WHAT THE EXERCISE ASKS
Pull out the lines from the line containing "Reconstruct the object" through the line containing "FOLD_STEPS = 3", both lines included, and copy them exactly.

Rows from a dataset
------------

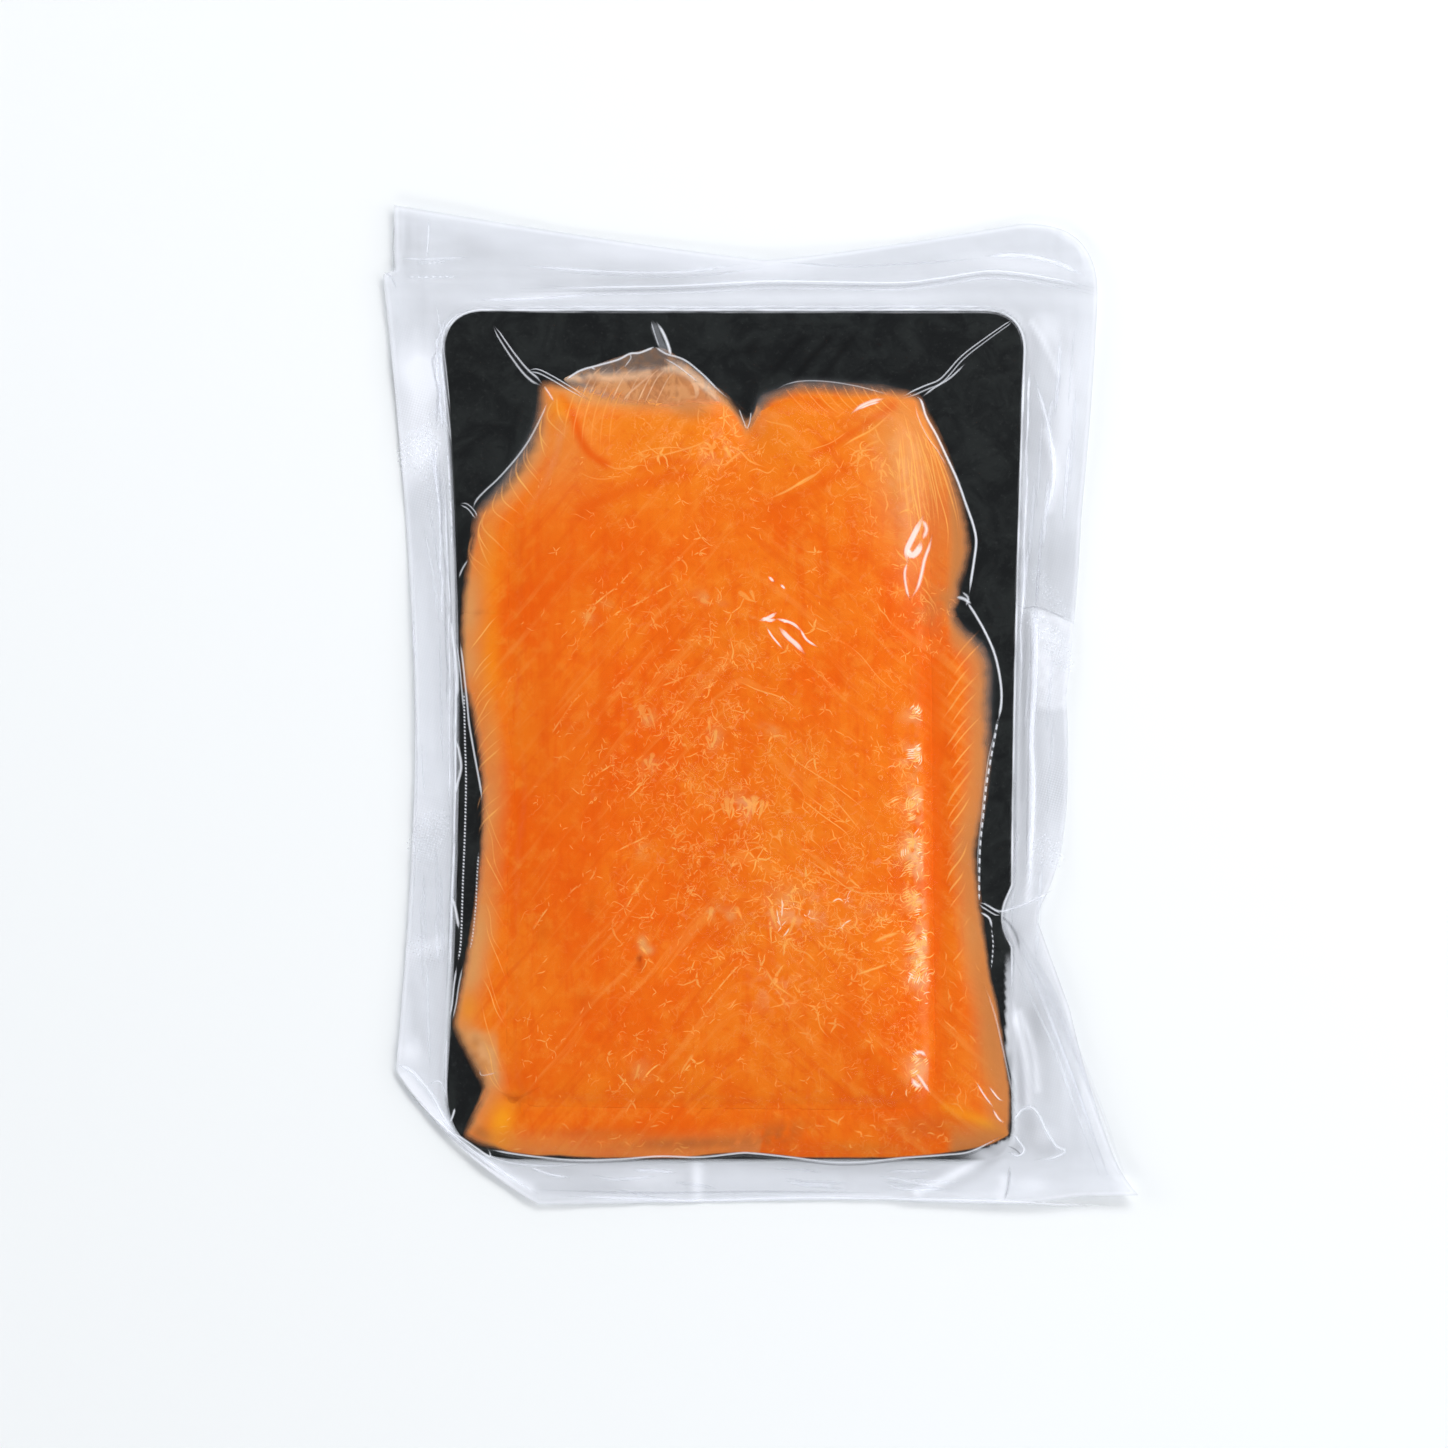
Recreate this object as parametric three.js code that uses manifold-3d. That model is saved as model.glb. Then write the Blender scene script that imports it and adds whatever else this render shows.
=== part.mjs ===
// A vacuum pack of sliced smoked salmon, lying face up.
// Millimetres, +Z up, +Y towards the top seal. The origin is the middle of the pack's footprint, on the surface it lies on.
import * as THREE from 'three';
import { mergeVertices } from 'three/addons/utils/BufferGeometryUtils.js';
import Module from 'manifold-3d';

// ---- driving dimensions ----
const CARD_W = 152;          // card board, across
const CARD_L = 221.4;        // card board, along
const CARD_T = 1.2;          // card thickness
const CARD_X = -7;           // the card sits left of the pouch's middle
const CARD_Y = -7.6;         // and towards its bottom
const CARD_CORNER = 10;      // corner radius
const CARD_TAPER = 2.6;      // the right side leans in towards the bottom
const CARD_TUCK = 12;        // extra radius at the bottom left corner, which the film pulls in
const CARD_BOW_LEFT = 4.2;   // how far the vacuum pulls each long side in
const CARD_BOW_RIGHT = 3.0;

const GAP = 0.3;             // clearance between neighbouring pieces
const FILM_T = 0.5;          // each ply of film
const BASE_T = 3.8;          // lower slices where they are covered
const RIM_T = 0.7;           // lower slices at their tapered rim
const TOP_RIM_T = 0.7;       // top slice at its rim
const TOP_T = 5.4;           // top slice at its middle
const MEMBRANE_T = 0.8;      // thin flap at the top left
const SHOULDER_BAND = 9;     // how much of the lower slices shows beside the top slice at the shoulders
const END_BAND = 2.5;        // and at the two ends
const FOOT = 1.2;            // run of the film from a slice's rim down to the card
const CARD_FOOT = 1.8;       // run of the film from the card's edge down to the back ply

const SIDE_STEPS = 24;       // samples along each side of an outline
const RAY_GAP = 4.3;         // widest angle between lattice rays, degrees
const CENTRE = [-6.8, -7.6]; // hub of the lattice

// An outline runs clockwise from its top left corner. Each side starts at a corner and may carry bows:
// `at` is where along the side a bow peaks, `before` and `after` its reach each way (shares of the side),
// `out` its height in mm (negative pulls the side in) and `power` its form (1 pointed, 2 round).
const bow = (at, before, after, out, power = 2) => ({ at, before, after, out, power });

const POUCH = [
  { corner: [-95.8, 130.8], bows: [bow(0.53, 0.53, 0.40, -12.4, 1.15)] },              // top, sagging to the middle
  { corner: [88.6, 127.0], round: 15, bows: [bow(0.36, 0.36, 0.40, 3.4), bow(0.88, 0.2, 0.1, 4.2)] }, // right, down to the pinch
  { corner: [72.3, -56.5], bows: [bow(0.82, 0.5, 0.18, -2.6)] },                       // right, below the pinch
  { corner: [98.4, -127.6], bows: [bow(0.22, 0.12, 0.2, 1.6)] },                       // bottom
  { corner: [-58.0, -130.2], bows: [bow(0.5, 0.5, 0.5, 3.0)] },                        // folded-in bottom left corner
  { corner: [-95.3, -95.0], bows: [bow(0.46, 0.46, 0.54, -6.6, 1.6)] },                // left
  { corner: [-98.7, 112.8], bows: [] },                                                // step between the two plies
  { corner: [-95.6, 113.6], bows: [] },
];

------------

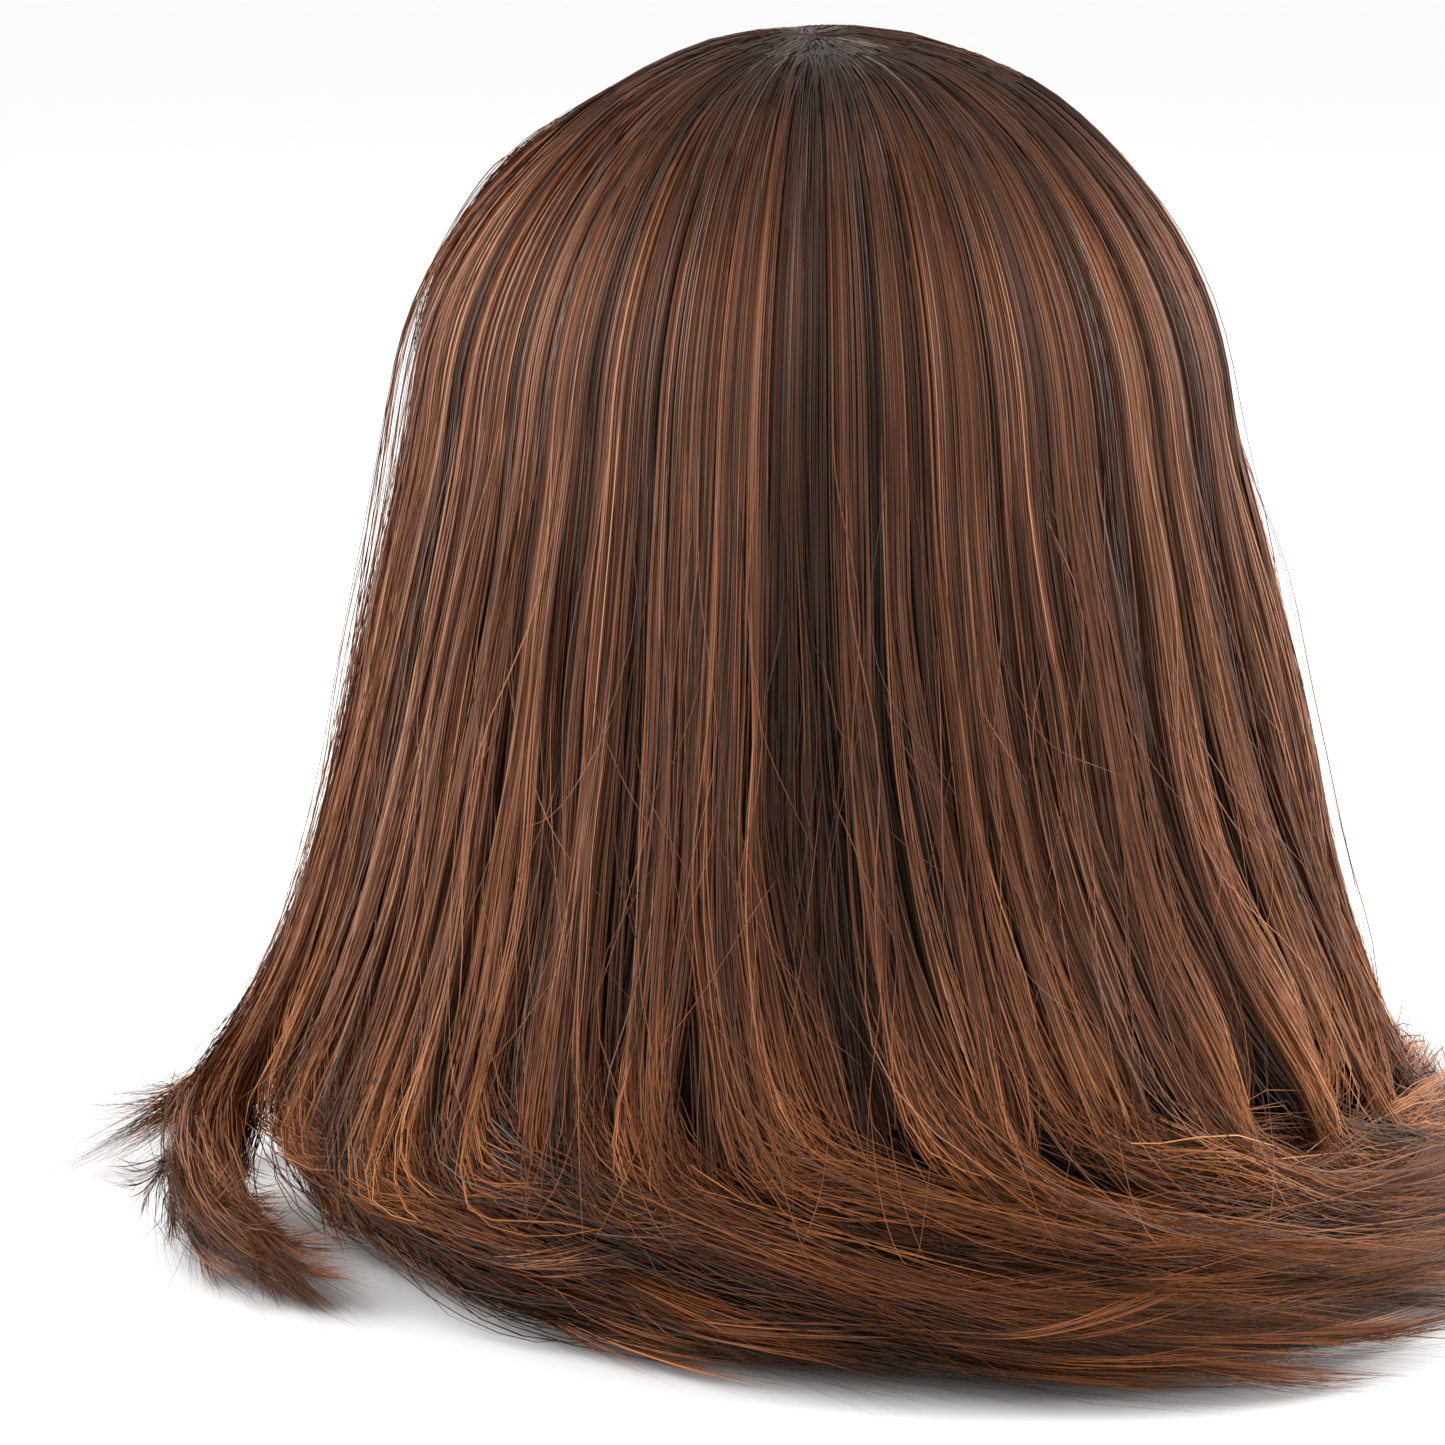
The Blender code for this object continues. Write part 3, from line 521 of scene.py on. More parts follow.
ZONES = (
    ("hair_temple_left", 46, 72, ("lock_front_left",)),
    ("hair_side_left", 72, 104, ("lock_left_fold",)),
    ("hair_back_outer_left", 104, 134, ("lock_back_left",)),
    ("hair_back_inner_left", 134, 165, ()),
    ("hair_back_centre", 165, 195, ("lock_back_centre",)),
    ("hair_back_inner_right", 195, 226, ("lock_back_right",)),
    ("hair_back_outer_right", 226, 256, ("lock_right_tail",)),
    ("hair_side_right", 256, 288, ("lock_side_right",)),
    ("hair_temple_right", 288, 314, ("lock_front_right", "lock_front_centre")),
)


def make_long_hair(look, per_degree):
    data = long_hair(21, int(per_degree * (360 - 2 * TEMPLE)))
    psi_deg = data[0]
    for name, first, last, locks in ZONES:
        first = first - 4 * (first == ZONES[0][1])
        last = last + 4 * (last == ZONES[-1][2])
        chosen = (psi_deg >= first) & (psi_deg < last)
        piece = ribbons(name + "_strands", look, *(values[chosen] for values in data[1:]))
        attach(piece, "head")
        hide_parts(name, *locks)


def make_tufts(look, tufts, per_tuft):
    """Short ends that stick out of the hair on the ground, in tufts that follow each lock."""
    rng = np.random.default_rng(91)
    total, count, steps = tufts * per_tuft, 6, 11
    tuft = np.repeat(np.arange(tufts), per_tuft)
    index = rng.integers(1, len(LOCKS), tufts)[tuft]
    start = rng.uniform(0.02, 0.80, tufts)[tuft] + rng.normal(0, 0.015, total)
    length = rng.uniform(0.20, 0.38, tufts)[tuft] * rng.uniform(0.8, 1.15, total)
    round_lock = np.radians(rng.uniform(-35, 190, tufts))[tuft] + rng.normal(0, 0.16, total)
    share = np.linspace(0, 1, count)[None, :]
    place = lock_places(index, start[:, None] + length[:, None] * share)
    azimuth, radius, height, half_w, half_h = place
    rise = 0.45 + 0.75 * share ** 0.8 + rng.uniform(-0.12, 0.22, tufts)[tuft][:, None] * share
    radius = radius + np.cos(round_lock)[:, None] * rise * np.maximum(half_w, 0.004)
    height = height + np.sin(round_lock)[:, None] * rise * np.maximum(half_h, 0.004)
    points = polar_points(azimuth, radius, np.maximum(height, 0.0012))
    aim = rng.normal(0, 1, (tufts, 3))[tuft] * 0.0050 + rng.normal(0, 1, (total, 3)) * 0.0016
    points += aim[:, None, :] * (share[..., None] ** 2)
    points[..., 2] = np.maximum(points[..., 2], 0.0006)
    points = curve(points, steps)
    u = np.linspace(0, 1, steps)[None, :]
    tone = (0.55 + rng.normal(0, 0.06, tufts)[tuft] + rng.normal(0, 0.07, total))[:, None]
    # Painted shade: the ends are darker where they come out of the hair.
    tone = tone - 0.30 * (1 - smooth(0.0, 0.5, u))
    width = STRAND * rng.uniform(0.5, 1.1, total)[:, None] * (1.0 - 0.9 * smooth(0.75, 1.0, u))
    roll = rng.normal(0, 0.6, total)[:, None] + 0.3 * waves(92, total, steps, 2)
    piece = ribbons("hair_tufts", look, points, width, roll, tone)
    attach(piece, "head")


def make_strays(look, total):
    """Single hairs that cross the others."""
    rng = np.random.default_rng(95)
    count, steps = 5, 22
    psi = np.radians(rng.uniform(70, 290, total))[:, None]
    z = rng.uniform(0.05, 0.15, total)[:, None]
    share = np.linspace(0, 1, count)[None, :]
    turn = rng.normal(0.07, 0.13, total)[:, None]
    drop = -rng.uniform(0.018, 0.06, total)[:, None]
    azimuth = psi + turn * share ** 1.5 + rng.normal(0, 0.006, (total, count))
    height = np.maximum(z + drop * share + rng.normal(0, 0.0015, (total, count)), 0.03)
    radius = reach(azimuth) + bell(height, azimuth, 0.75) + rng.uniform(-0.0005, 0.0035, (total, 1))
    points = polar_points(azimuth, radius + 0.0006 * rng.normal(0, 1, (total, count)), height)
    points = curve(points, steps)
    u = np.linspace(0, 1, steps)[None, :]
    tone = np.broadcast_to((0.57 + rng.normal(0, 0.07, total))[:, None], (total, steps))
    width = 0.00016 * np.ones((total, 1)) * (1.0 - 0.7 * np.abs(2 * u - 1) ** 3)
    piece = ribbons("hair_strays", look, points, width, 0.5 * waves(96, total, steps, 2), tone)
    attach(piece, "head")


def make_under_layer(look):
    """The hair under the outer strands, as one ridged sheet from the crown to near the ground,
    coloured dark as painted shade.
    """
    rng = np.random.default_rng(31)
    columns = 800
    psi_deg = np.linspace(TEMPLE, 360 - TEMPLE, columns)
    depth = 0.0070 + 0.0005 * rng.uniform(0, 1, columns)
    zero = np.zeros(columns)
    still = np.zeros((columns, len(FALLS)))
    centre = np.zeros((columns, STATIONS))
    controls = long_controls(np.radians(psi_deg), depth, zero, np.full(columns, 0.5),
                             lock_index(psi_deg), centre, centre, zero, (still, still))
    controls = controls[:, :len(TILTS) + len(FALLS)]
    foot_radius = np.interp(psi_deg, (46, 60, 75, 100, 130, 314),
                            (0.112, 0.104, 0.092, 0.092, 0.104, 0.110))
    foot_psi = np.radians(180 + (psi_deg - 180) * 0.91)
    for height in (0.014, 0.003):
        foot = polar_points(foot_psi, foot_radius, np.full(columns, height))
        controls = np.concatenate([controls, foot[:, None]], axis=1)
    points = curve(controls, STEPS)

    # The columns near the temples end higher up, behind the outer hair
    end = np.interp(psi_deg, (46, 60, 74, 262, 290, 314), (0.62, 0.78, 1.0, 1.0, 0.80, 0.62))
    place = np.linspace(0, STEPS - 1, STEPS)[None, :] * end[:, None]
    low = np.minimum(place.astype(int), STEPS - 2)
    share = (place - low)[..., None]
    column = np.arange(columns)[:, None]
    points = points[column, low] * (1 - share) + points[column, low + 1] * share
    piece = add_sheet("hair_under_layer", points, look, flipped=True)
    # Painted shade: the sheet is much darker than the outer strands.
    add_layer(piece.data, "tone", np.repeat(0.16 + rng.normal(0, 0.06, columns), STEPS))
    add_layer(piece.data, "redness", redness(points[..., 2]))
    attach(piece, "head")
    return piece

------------

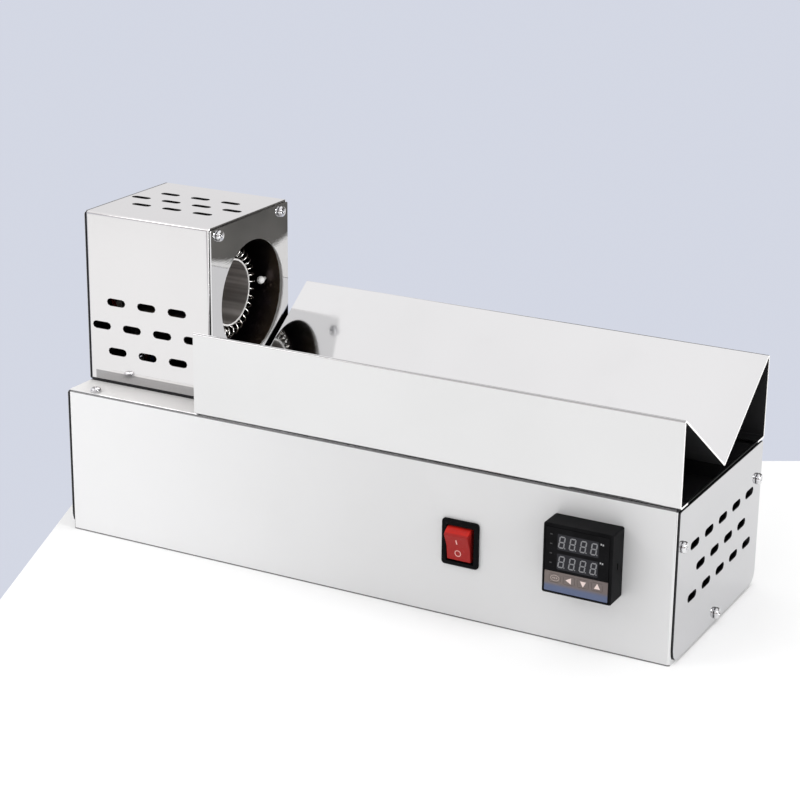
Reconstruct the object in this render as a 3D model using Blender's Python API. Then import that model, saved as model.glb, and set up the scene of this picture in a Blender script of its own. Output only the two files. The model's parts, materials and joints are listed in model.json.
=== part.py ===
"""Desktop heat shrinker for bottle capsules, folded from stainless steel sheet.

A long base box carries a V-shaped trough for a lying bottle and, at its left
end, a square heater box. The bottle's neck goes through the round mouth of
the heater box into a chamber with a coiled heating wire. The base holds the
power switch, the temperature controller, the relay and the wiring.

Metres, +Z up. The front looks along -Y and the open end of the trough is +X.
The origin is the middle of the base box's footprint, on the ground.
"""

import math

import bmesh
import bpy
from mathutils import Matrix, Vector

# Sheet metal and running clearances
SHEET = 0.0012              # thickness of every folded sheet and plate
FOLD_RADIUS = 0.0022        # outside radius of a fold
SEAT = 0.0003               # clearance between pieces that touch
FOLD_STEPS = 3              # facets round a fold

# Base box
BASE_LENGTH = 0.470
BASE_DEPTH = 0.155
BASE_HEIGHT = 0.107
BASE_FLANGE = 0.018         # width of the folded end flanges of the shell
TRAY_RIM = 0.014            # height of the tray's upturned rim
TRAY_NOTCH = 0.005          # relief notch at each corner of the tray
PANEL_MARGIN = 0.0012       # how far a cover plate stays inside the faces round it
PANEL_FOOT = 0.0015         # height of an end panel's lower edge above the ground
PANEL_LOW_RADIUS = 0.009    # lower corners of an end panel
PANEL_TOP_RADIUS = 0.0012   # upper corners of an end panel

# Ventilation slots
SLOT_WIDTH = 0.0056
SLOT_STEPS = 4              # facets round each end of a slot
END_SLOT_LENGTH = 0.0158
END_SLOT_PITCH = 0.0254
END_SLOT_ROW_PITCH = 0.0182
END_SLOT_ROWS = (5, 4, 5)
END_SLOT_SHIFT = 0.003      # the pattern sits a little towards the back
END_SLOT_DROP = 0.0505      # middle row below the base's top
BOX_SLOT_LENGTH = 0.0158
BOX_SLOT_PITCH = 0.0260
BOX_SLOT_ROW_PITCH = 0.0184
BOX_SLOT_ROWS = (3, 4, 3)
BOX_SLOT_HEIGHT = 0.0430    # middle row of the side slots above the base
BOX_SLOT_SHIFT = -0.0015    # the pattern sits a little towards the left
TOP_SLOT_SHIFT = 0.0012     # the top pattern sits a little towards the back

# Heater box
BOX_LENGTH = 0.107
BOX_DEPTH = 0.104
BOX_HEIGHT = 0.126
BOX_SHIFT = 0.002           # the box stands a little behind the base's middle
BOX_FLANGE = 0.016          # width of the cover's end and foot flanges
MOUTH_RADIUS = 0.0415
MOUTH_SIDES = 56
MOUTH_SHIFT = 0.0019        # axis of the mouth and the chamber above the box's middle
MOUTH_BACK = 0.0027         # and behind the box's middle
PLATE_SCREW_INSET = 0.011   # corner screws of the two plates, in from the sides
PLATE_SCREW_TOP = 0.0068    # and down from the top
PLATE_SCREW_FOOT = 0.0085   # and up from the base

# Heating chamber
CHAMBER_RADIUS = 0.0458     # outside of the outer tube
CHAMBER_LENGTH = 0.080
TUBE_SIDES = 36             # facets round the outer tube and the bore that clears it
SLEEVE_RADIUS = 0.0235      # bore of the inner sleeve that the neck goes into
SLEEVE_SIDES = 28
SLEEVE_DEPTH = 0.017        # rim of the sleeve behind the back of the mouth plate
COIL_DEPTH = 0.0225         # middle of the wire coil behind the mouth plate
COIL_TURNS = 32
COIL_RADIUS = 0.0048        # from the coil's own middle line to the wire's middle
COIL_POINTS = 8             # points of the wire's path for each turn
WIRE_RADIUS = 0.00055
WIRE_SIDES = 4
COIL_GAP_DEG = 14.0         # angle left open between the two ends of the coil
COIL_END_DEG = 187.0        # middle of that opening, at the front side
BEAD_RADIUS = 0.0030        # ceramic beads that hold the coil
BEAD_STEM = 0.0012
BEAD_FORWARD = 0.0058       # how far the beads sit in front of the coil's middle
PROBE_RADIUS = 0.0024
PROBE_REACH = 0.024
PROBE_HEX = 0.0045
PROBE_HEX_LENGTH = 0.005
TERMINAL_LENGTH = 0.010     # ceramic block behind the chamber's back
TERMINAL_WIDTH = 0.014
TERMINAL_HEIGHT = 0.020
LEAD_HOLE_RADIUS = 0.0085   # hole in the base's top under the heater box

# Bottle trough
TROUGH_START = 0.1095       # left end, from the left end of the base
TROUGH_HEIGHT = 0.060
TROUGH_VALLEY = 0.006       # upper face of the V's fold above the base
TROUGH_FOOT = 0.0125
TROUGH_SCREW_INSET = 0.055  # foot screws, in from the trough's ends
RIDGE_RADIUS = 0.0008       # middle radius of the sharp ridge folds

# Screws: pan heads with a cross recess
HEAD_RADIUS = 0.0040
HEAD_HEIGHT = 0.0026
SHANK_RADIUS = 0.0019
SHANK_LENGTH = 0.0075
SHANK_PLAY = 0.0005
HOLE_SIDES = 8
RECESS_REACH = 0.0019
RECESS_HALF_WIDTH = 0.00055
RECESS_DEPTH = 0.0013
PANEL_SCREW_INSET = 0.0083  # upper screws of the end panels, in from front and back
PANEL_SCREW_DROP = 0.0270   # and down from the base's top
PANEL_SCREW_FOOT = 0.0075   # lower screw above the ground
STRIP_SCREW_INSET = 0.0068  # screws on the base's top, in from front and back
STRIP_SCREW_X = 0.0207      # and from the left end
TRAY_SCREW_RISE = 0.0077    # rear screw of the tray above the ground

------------

FINAL ANSWER
Reconstruct the object in this render as a 3D model using Blender's Python API. Then import that model, saved as model.glb, and set up the scene of this picture in a Blender script of its own. Output only the two files. The model's parts, materials and joints are listed in model.json.
=== part.py ===
"""Desktop heat shrinker for bottle capsules, folded from stainless steel sheet.

A long base box carries a V-shaped trough for a lying bottle and, at its left
end, a square heater box. The bottle's neck goes through the round mouth of
the heater box into a chamber with a coiled heating wire. The base holds the
power switch, the temperature controller, the relay and the wiring.

Metres, +Z up. The front looks along -Y and the open end of the trough is +X.
The origin is the middle of the base box's footprint, on the ground.
"""

import math

import bmesh
import bpy
from mathutils import Matrix, Vector

# Sheet metal and running clearances
SHEET = 0.0012              # thickness of every folded sheet and plate
FOLD_RADIUS = 0.0022        # outside radius of a fold
SEAT = 0.0003               # clearance between pieces that touch
FOLD_STEPS = 3              # facets round a fold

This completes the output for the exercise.